Published: 18 Sept 2025, Last Modified: 29 Oct 2025NeurIPS 2025 posterEveryoneRevisionsBibTeXCC BY 4.0
Keywords: Self-Supervised Learning, Vision Foundation Model, Robustness, Efficient Training, Curriculum Learning
TL;DR: In this work, we show that vision foundation models such as DINOv2 can achieve fast convergence and maintain high robustness by applying data curriculum and integrating data augmentation in the frequency domain during pretraining.

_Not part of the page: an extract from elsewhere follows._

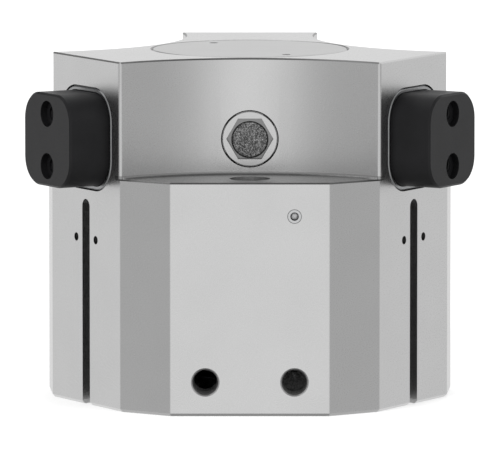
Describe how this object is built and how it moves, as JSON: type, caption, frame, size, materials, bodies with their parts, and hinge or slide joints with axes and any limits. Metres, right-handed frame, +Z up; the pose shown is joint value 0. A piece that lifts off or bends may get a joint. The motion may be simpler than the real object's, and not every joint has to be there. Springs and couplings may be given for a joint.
{
  "type": "three jaw centric gripper",
  "caption": "Sealed pneumatic gripper: upright aluminium housing with radial black jaws that close together on a wedge-hook drive, sensor slots and air ports.",
  "frame": {"origin": "centre of the bottom mounting face", "axes": "+Z up from the mounting face to the top cover, -Y out of the face with the two air ports, one jaw along +Y"},
  "size_m": [0.1546, 0.1452, 0.12],
  "materials": {
    "housing_metal": "satin anodised",
    "cover_metal": "satin anodised",
    "cap_metal": "turned, anodised",
    "seal_rubber": "moulded",
    "spring_steel": "phosphated spring steel",
    "bush_bronze": "turned",
    "piston_metal": "turned",
    "magnet": "plastic-bonded magnet",
    "guide_plastic": "turned",
    "screw_steel": "blackened",
    "rod_steel": "ground, hardened",
    "jaw_black": "black hard-anodised",
    "frame_steel": "stainless sheet",
    "wiper_rubber": "moulded",
    "vent_metal": "turned, anodised",
    "filter_sinter": "sintered grains",
    "expander_steel": "polished"
  },
  "bodies": {
    "body": {"housing": "housing_metal", "top_cover": "cover_metal", "top_cover_oring": "seal_rubber", "end_cap": "cap_metal", "end_cap_oring": "seal_rubber", "end_cap_clip": "spring_steel", "rod_bush": "bush_bronze", "rod_seal": "seal_rubber", "upper_bumper": "seal_rubber", "lower_bumper": "seal_rubber", "wiper_frame_rear": "frame_steel", "wiper_frame_left": "frame_steel", "wiper_frame_right": "frame_steel", "wiper_rear": "wiper_rubber", "wiper_left": "wiper_rubber", "wiper_right": "wiper_rubber", "vent_screw": "vent_metal", "vent_filter": "filter_sinter", "expander_sleeves": "expander_steel", "expander_balls": "expander_steel"},
    "drive": {"hook_rod": "rod_steel", "piston_upper": "piston_metal", "piston_lower": "piston_metal", "piston_magnet": "magnet", "piston_seal": "seal_rubber", "piston_guide_ring": "guide_plastic", "spigot_oring": "seal_rubber", "piston_screw": "screw_steel"},
    "jaw_rear_slide_block": {"jaw_rear": "jaw_black"},
    "jaw_left_slide_block": {"jaw_left": "jaw_black"},
    "jaw_right_slide_block": {"jaw_right": "jaw_black"}
  },
  "joints": [
    {"name": "piston_slide", "type": "slide", "parent": "body", "child": "drive", "axis": [0, 0, -1], "range_m": [0, 0.02]},
    {"name": "jaw_rear_slide", "type": "slide", "parent": "body", "child": "jaw_rear_slide_block", "axis": [0, -1, 0], "range_m": [0, 0.01]},
    {"name": "jaw_left_slide", "type": "slide", "parent": "body", "child": "jaw_left_slide_block", "axis": [0.866, 0.5, 0], "range_m": [0, 0.01]},
    {"name": "jaw_right_slide", "type": "slide", "parent": "body", "child": "jaw_right_slide_block", "axis": [-0.866, 0.5, 0], "range_m": [0, 0.01]}
  ],
  "couplings": [
    {"joint": "jaw_rear_slide", "follows": "piston_slide", "ratio": 0.5},
    {"joint": "jaw_left_slide", "follows": "piston_slide", "ratio": 0.5},
    {"joint": "jaw_right_slide", "follows": "piston_slide", "ratio": 0.5}
  ]
}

Abstract: Large-scale vision foundation models such as DINOv2 boast impressive performances by leveraging massive architectures and training datasets. The expense of large-scale pre-training puts such research out of reach for many, hence limiting scientific advancements. We thus propose a novel pretraining strategy for DINOv2 that simultaneously accelerates convergence–and strengthens robustness to common corruptions as a by-product. Our approach involves a frequency filtering curriculum–low-frequency being seen first–and the Gaussian noise patching augmentation. Applied to a ViT-B/16 backbone trained on ImageNet-1K, while pre-training time is reduced by 1.6×–from 16.64 to 10.32 NVIDIA L40S days–and FLOPs by 2.25×, our method still achieves matching robustness in corruption benchmarks (ImageNet-C) and maintains competitive linear probing performance compared with the DINOv2 baseline. This dual benefit of efficiency and robustness makes large-scale self-supervised foundation modeling more attainable, while opening the door to novel exploration around data curriculum and augmentation as a means to improve self-supervised learning models robustness.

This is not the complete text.